Autistic kids missing genes, finds lab

Dr. Alea Mills has proved a deleted gene cluster not only plays a role in autism, but also may affect head size, certain behaviors and the shape of structures within the brain itself.
A cluster of genes is missing in children with autism, Cold Spring Harbor Laboratory scientists have discovered, a finding they say moved them a significant step toward unmasking the genetic underpinnings of the condition.
The subject of autism-related genes remains controversial in some quarters where parent groups still insist factors such as vaccines and toxins are at the core of the developmental disorder.
But scientists at the lab have been on the trail of a suspect gene cluster since 2007, when geneticist Dr. Michael Wigler first proposed it may play a major role. Wigler suggested the missing cluster is a 27-gene grouping on chromosome 16.
Most people have two sets of the cluster; individuals with autism have only one, or just fragments of the second, researchers say.
Now, Wigler's colleague, Dr. Alea Mills, has proved the deleted gene cluster not only plays a role in the condition, but also may affect head size, certain behaviors and the shape of structures within the brain itself.
Mills said she chose to hunt down the cluster's role because "the idea that this deletion might be causing autism was exciting."
She still has to definitively prove the missing sequence has a hand in causing the condition.
The Centers for Disease Control and Prevention estimates one in every 110 children has autism, most of them boys.

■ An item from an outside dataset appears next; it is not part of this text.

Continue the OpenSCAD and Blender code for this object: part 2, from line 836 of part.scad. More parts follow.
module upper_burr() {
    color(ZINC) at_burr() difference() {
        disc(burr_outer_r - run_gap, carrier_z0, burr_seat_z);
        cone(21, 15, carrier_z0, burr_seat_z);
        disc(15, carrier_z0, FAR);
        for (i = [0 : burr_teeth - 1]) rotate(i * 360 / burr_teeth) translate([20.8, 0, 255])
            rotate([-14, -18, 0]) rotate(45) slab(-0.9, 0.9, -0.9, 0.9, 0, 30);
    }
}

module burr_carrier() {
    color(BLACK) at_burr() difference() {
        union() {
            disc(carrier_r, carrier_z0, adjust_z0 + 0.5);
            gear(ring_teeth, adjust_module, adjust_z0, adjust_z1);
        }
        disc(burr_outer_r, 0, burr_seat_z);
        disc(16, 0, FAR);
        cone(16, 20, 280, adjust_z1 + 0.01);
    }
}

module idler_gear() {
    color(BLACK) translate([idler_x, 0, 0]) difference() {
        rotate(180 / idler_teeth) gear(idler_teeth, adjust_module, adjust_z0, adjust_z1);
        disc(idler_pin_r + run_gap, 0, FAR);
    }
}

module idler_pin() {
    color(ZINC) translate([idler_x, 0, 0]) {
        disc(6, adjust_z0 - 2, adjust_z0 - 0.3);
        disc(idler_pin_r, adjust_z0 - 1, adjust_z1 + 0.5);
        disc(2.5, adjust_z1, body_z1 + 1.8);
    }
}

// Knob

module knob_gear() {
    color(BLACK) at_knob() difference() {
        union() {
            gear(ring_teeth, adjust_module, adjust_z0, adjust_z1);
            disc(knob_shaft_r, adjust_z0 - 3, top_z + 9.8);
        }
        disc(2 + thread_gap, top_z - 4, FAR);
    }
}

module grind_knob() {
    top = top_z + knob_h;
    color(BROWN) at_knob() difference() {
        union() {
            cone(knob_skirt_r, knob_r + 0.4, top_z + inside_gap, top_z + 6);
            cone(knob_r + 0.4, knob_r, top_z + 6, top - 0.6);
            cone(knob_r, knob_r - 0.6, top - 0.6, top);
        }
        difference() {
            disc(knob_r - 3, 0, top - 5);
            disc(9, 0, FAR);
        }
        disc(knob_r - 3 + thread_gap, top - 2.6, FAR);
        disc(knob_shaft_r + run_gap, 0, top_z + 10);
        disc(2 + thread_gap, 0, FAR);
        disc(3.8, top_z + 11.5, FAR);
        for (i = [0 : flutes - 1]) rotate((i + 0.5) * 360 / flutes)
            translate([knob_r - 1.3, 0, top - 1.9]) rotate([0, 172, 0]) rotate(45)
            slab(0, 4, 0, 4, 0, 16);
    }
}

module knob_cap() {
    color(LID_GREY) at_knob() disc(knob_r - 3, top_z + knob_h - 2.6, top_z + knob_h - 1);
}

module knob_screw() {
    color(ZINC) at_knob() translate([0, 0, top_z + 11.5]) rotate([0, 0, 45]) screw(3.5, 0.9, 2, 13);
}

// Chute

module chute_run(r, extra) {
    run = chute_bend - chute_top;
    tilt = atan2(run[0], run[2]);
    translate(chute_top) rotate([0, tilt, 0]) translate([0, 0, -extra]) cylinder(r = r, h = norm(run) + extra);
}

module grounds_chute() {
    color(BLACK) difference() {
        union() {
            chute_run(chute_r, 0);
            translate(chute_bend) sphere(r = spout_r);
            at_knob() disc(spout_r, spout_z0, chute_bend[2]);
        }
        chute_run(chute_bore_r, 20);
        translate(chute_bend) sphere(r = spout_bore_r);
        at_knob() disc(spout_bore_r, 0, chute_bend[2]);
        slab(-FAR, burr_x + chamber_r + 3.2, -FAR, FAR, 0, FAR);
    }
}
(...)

Mills proved the missing cluster is involved in autism by engineering a so-called autism mouse. "First we had to ask whether autism is such a human thing that we might be unable to model it in mice," Mills said.
When she clipped the corresponding cluster of genes from the mouse's genome, Mills discovered the animals developed hyperactivity and repetitive behaviors, two traits shared with humans who have autism.
"Mice with the deletion acted completely different from normal mice," said Guy Horev, a researcher in Mills' lab.
They found the deletion caused changes in the architectural shape of the animals' brain structures. Mills theorizes the suspect cluster also may be related to numerous features associated with autism in humans.
"Head circumference had been linked to autism in the past," Mills said. "Kids with autism tend to have larger heads. So larger head size is not only a predictor of autism, head circumference appears to be associated with the deletion."
Mills' research was funded by the Simons Foundation's Autism Research Initiative, a Manhattan philanthropic effort started by billionaire James Simons and his wife, Marylin. Their daughter has Asperger's syndrome, an autism spectrum disorder.
The foundation is buoyed by Mills' development of an autism mouse.
"The technical skill is extraordinary in creating mouse models bearing a human genetic variant . . . associated with autism," said Dr. Gerald Fischbach, life sciences director at Simons' autism research initiative.